We have thus distinguished two concepts of the "text" in the lyrics of the troubadours: one is a distinctly "open" text that is made for the pleasure of the retransmitter—permutable, conventional, additive, and with movable parts in the style of Bernart de Ventadorn and Jaufre Rudel. The second, the "closed" text, admits the possibility of literary property that traces the "lineage" of a song to its creator, of a text intricately shaped like a honeycomb, such that its honey can be extracted only by the worthy. Poets who speak of the closed text are not incapable of comparing divine Creation with poetic creation: the poet is elevated to Author. The task of interpretation inherent in reception is also viewed as an act of poetic creation, since it is an act of aesthetic discernment. For those advocating "closed" poetry (here represented by Marcabru and Raimbaut d'Aurenga), only a select audience deserves a share in this privilege of recreating discernment. In the tenso with Raimbaut, Giraut de Bornelh plays on both sides of the net: he understands Raimbaut's concern with "legitimacy" and "lineage" for song, but he favors a classless aesthetics that makes song openly available to even the poorest of singers and listeners.

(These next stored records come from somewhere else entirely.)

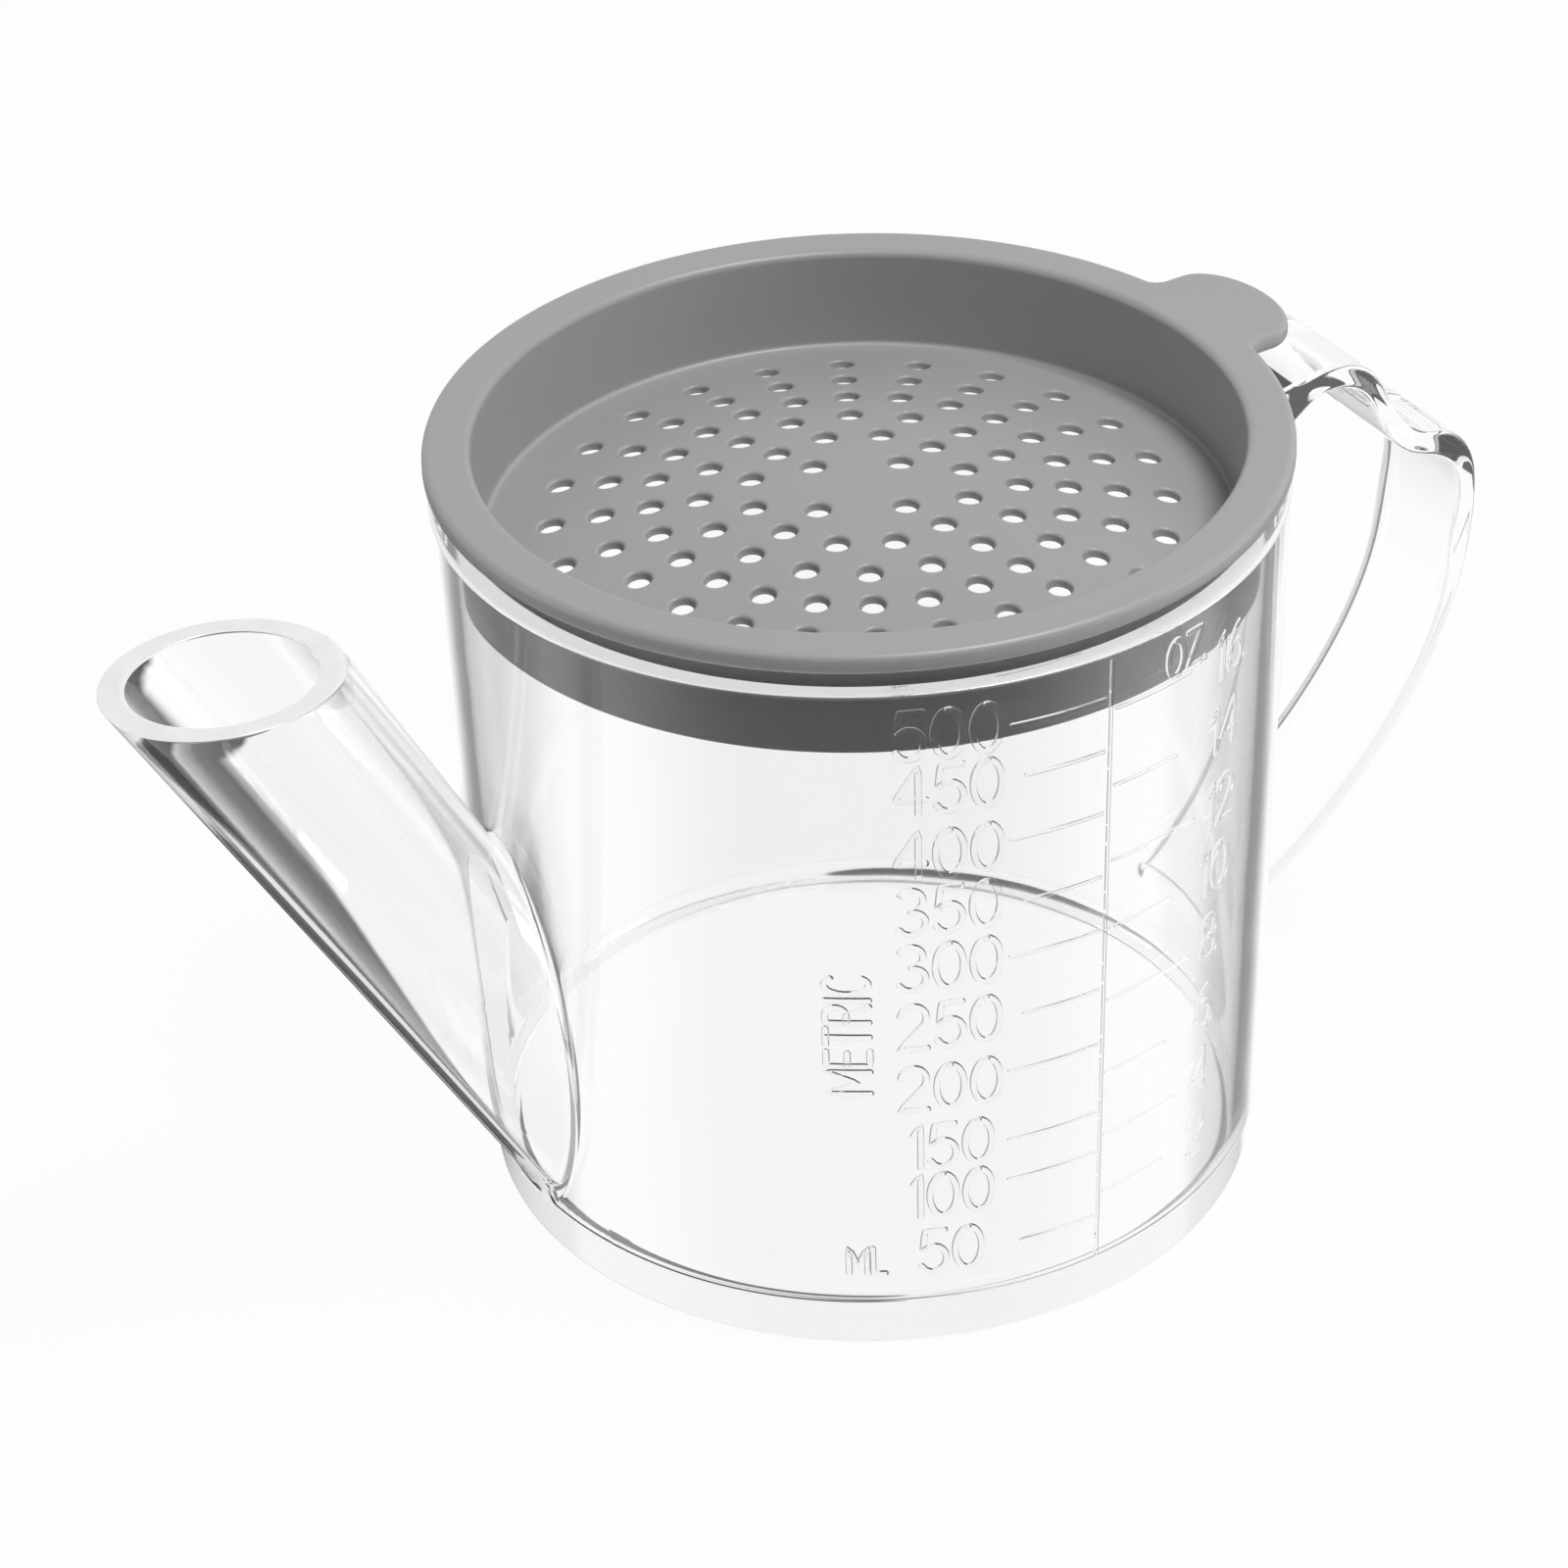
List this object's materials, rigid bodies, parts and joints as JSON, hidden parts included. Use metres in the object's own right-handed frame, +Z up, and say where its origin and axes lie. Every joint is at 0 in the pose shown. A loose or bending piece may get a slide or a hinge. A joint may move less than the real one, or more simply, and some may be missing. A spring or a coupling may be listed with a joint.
{
  "type": "gravy fat separator",
  "caption": "Clear measuring jug with a slanted spout that leaves from its floor, a waved strap handle and a lift-out strainer lid with a domed, perforated floor.",
  "frame": {"origin": "centre of the foot, on the table", "axes": "+Z up along the axis of the cup, +X towards the mouth of the spout, the handle on -X"},
  "size_m": [0.171, 0.0966, 0.0929],
  "materials": {
    "clear_plastic": "clear, glossy moulded plastic",
    "grey_plastic": "satin moulded plastic, mid grey"
  },
  "bodies": {
    "jug": {"jug_cup": "clear_plastic", "pouring_spout": "clear_plastic", "carry_handle": "clear_plastic"},
    "strainer": {"strainer_lid": "grey_plastic"}
  },
  "joints": [
    {"name": "strainer_lift", "type": "slide", "parent": "jug", "child": "strainer", "axis": [0, 0, 1], "range_m": [0, 0.06]}
  ]
}
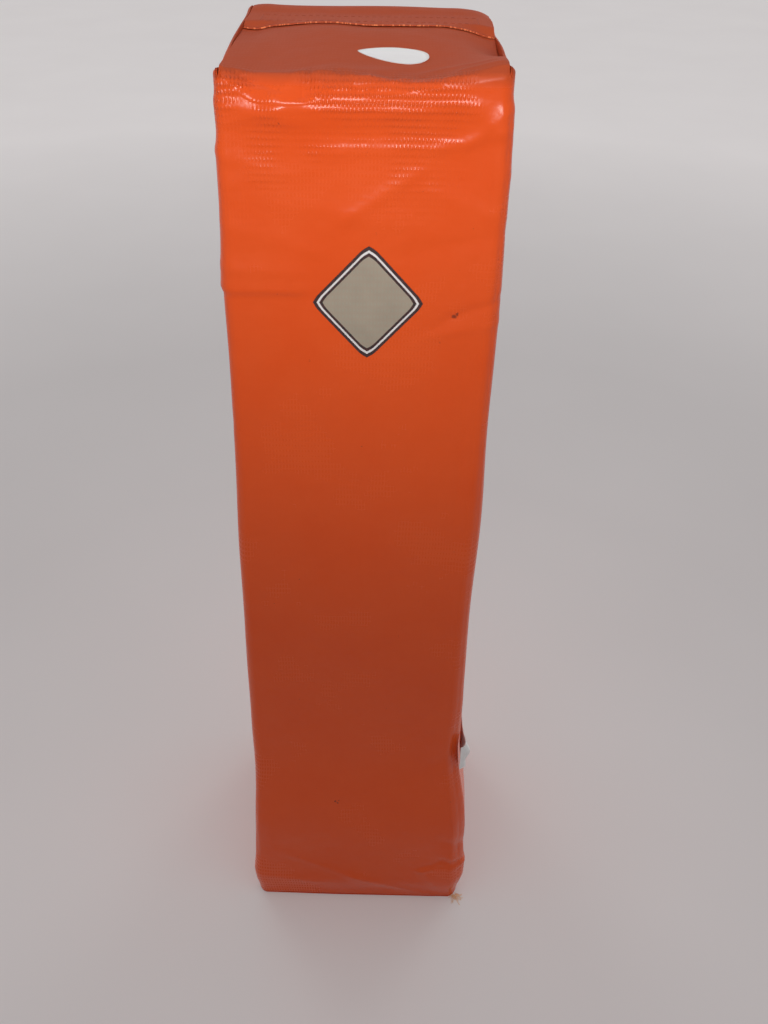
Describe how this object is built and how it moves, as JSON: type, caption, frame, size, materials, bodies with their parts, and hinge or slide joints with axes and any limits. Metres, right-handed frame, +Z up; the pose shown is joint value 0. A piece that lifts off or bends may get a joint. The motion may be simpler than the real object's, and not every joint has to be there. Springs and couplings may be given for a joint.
{
  "type": "football end zone pylon",
  "caption": "Upright square orange marker with a foam core, a weighted foot, a coated cloth cover and a hook-and-loop top flap.",
  "frame": {"origin": "the middle of the foot, on the surface that the pylon stands on", "axes": "+Z up along the pylon, -Y out of the front wall, which carries the decal, +X to the right of someone who faces that wall"},
  "size_m": [0.1162, 0.1162, 0.4581],
  "materials": {
    "coated_cloth": "gloss",
    "hook_and_loop": "matte",
    "foam": "matte",
    "pouch_cloth": "matte",
    "sand": "matte",
    "decal_print": "satin",
    "sticker_film": "satin",
    "label_satin": "satin",
    "sewing_thread": "satin"
  },
  "bodies": {
    "cover": {"cover_wrap": "coated_cloth", "base_panel": "coated_cloth", "left_top_gusset": "coated_cloth", "right_top_gusset": "coated_cloth", "foam_core": "foam", "ballast_pouch": "pouch_cloth", "pouch_top_panel": "pouch_cloth", "ballast_sand": "sand", "front_decal": "decal_print", "corner_seam_thread": "sewing_thread", "base_seam_thread": "sewing_thread", "pouch_seam_thread": "sewing_thread"},
    "closing_flap": {"closing_flap": "coated_cloth", "hook_tape": "hook_and_loop", "hook_tape_thread": "sewing_thread"},
    "front_top_flap": {"front_top_flap": "coated_cloth", "loop_tape": "hook_and_loop", "loop_tape_thread": "sewing_thread", "top_sticker": "sticker_film"},
    "seam_label": {"seam_label": "label_satin"}
  },
  "joints": [
    {"name": "closing_flap_fold", "type": "hinge", "parent": "cover", "child": "closing_flap", "pos_m": [0, 0.0525, 0.45185], "axis": [-1, 0, 0], "range_deg": [0, 170]},
    {"name": "front_top_flap_fold", "type": "hinge", "parent": "cover", "child": "front_top_flap", "pos_m": [0, -0.0525, 0.45185], "axis": [1, 0, 0], "range_deg": [0, 34]},
    {"name": "seam_label_turn", "type": "hinge", "parent": "cover", "child": "seam_label", "pos_m": [0.05174, -0.05174, 0.1105], "axis": [0, 0, -1], "range_deg": [0, 140]}
  ],
  "couplings": [
    {"joint": "front_top_flap_fold", "follows": "closing_flap_fold", "ratio": 0.2}
  ]
}
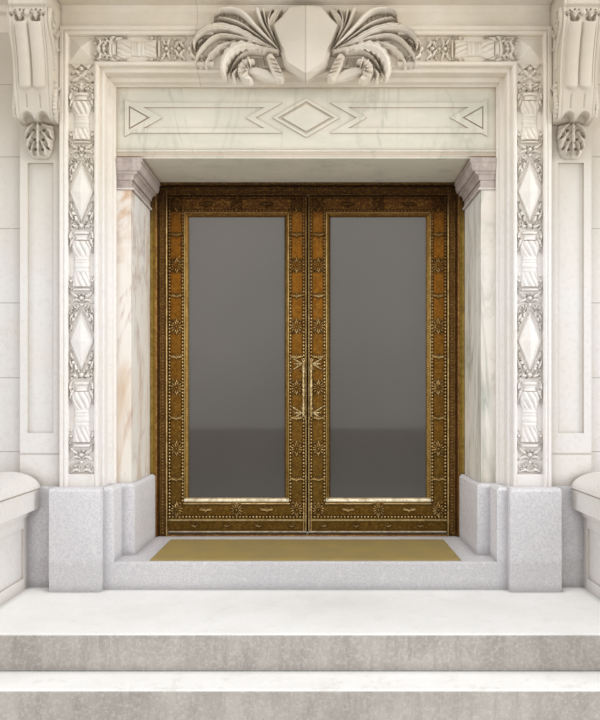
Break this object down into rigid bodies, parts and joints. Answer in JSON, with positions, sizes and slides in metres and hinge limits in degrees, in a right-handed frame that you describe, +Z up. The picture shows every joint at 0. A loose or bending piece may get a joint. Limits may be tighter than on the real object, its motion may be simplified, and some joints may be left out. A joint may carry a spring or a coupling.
{
  "type": "pair of glazed swing doors in a stone doorway",
  "caption": "Pair of glazed bronze swing doors in a deep marble doorway with carved surround, granite bases, sill, landing and step.",
  "frame": {"origin": "on the ground, below the middle of the doors' outer face", "axes": "+X to the right seen from outside, +Y into the building, +Z up"},
  "size_m": [3.956, 2.21, 4.15],
  "materials": {
    "step_stone": "satin",
    "granite": "satin",
    "marble": "satin",
    "capital_marble": "satin",
    "lintel_marble": "polished",
    "wall_stone": "satin",
    "frame_bronze": "satin",
    "leaf_bronze": "satin",
    "handle_bronze": "polished",
    "pane_glass": "polished",
    "mat_coir": "matt"
  },
  "bodies": {
    "doorway": {"lower_step": "step_stone", "landing": "step_stone", "sill": "granite", "plinth_left": "granite", "plinth_right": "granite", "reveal_plinth_left": "granite", "reveal_plinth_right": "granite", "pilaster_left": "marble", "pilaster_right": "marble", "architrave_left": "marble", "architrave_right": "marble", "architrave_head": "marble", "outer_pilaster_left": "marble", "outer_pilaster_right": "marble", "console_left": "marble", "console_right": "marble", "shield": "marble", "acanthus_left": "marble", "acanthus_right": "marble", "capital_left": "capital_marble", "capital_right": "capital_marble", "lintel": "lintel_marble", "frieze": "wall_stone", "cornice": "wall_stone", "wall_left": "wall_stone", "wall_right": "wall_stone", "cheek_wall_left": "wall_stone", "cheek_wall_right": "wall_stone", "entrance_mat": "mat_coir", "door_frame_left": "frame_bronze", "door_frame_right": "frame_bronze", "door_frame_head": "frame_bronze", "threshold": "frame_bronze"},
    "left_leaf": {"left_hinge_stile": "leaf_bronze", "left_meeting_stile": "leaf_bronze", "left_top_rail": "leaf_bronze", "left_bottom_rail": "leaf_bronze", "left_glass": "pane_glass", "left_pull": "handle_bronze"},
    "right_leaf": {"right_hinge_stile": "leaf_bronze", "right_meeting_stile": "leaf_bronze", "right_top_rail": "leaf_bronze", "right_bottom_rail": "leaf_bronze", "right_glass": "pane_glass", "right_pull": "handle_bronze"}
  },
  "joints": [
    {"name": "left_leaf_hinge", "type": "hinge", "parent": "doorway", "child": "left_leaf", "pos_m": [-1.005, 0.065, 0.53], "axis": [0, 0, 1], "range_deg": [0, 90]},
    {"name": "right_leaf_hinge", "type": "hinge", "parent": "doorway", "child": "right_leaf", "pos_m": [1.005, 0.065, 0.53], "axis": [0, 0, -1], "range_deg": [0, 90]}
  ]
}
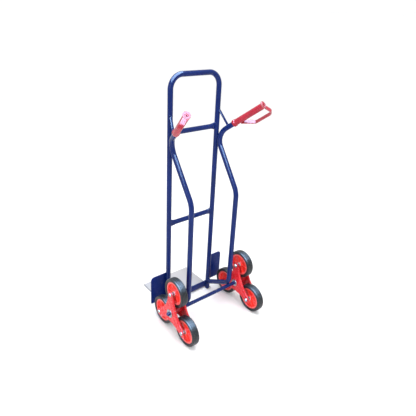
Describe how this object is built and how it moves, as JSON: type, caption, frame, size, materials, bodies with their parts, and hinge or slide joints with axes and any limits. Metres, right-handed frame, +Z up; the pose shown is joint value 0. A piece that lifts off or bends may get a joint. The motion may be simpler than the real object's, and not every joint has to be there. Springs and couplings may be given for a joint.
{
  "type": "stair-climbing hand truck",
  "caption": "Upright tube-frame hand truck with a toe plate, splayed guarded grips and a three-wheel star at each end of its axle, for moving boxes up stairs.",
  "frame": {"origin": "on the floor, at the middle of the whole truck's footprint box", "axes": "+X to the user's left as seen from behind the truck, along the axle; +Y to the rear, from the toe plate towards the wheels and grips; +Z up"},
  "size_m": [0.5926, 0.63, 1.364],
  "materials": {
    "frame_blue": "glossy ultramarine blue enamel on steel tube",
    "guard_blue": "glossy navy blue enamel on flat steel",
    "toe_plate": "satin bare sheet with light rub marks",
    "star_red": "glossy red enamel on pressed steel",
    "rim_red": "bright orange-red moulded plastic",
    "grip_red": "crimson moulded plastic",
    "tyre": "matt black solid rubber",
    "zinc": "bright zinc plating",
    "nylon": "natural nylon",
    "black_plastic": "black moulded plug"
  },
  "bodies": {
    "frame": {"main_loop_tube": "frame_blue", "upper_crossbar": "frame_blue", "middle_crossbar": "frame_blue", "lower_crossbar": "guard_blue", "rear_tube_left": "frame_blue", "rear_tube_right": "frame_blue", "brace_strap_left": "frame_blue", "brace_strap_right": "frame_blue", "wheel_guard_left": "guard_blue", "wheel_guard_right": "guard_blue", "toe_plate": "toe_plate", "toe_side_bar_left": "frame_blue", "toe_side_bar_right": "frame_blue", "foot_plug_left": "black_plastic", "foot_plug_right": "black_plastic", "axle_bar": "frame_blue", "axle_collars": "zinc", "axle_washers": "zinc", "split_pins": "zinc", "grip_left": "grip_red", "grip_right": "grip_red"},
    "star_left": {"star_outer_plate_left": "star_red", "star_inner_plate_left": "star_red", "star_hub_tube_left": "star_red", "star_hub_bushes_left": "nylon", "wheel_bolts_left": "zinc", "wheel_nuts_left": "zinc", "wheel_spacers_left": "zinc"},
    "star_right": {"star_outer_plate_right": "star_red", "star_inner_plate_right": "star_red", "star_hub_tube_right": "star_red", "star_hub_bushes_right": "nylon", "wheel_bolts_right": "zinc", "wheel_nuts_right": "zinc", "wheel_spacers_right": "zinc"},
    "wheel_left_top": {"tyre_left_top": "tyre", "rim_left_top": "rim_red", "wheel_bush_left_top": "nylon"},
    "wheel_left_rear": {"tyre_left_rear": "tyre", "rim_left_rear": "rim_red", "wheel_bush_left_rear": "nylon"},
    "wheel_left_front": {"tyre_left_front": "tyre", "rim_left_front": "rim_red", "wheel_bush_left_front": "nylon"},
    "wheel_right_top": {"tyre_right_top": "tyre", "rim_right_top": "rim_red", "wheel_bush_right_top": "nylon"},
    "wheel_right_rear": {"tyre_right_rear": "tyre", "rim_right_rear": "rim_red", "wheel_bush_right_rear": "nylon"},
    "wheel_right_front": {"tyre_right_front": "tyre", "rim_right_front": "rim_red", "wheel_bush_right_front": "nylon"}
  },
  "joints": [
    {"name": "star_left_spin", "type": "hinge", "parent": "frame", "child": "star_left", "pos_m": [0.239, 0.13104, 0.14], "axis": [1, 0, 0], "continuous": true},
    {"name": "star_right_spin", "type": "hinge", "parent": "frame", "child": "star_right", "pos_m": [-0.239, 0.13104, 0.14], "axis": [1, 0, 0], "continuous": true},
    {"name": "wheel_left_top_spin", "type": "hinge", "parent": "star_left", "child": "wheel_left_top", "pos_m": [0.239, 0.13104, 0.26], "axis": [1, 0, 0], "continuous": true},
    {"name": "wheel_left_rear_spin", "type": "hinge", "parent": "star_left", "child": "wheel_left_rear", "pos_m": [0.239, 0.23496, 0.08], "axis": [1, 0, 0], "continuous": true},
    {"name": "wheel_left_front_spin", "type": "hinge", "parent": "star_left", "child": "wheel_left_front", "pos_m": [0.239, 0.02712, 0.08], "axis": [1, 0, 0], "continuous": true},
    {"name": "wheel_right_top_spin", "type": "hinge", "parent": "star_right", "child": "wheel_right_top", "pos_m": [-0.239, 0.13104, 0.26], "axis": [1, 0, 0], "continuous": true},
    {"name": "wheel_right_rear_spin", "type": "hinge", "parent": "star_right", "child": "wheel_right_rear", "pos_m": [-0.239, 0.23496, 0.08], "axis": [1, 0, 0], "continuous": true},
    {"name": "wheel_right_front_spin", "type": "hinge", "parent": "star_right", "child": "wheel_right_front", "pos_m": [-0.239, 0.02712, 0.08], "axis": [1, 0, 0], "continuous": true}
  ]
}
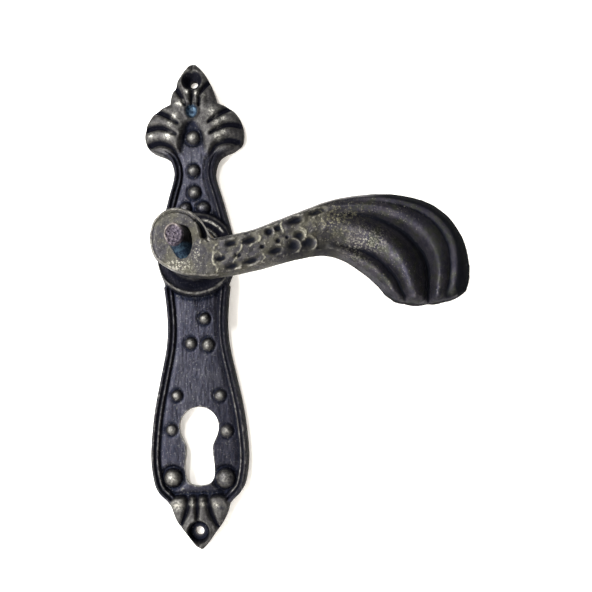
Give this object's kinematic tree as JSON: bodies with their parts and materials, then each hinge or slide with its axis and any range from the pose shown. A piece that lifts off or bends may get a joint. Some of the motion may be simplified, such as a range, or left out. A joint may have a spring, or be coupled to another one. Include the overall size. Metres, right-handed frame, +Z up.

It will become more and more apparent, as we trace the metaphorical vocabulary of "open" and "closed" poetry in the works of the troubadours, that with the twelfth-century troubadours we are in the presence of massive ambivalence surrounding their medium. On the one hand a successful song is innately beautiful; on the other hand a successful song circulates widely and in the process adds some shady characters to its lineage. Exclusive, limited circulation could prevent tarnish or shame to a song's "legitimacy," yet it could also doom the song to oblivion. It is the rare poet who takes a fixed, immobile stance; the others uphold now exclusivity, now commonality. But a great many of them, even those who change their minds, are aware that their songs are to be judged. They therefore ask themselves who holds the aesthetic standard by which songs are to be judged: small, select court audiences, or large indiscriminate "marketplace" audiences.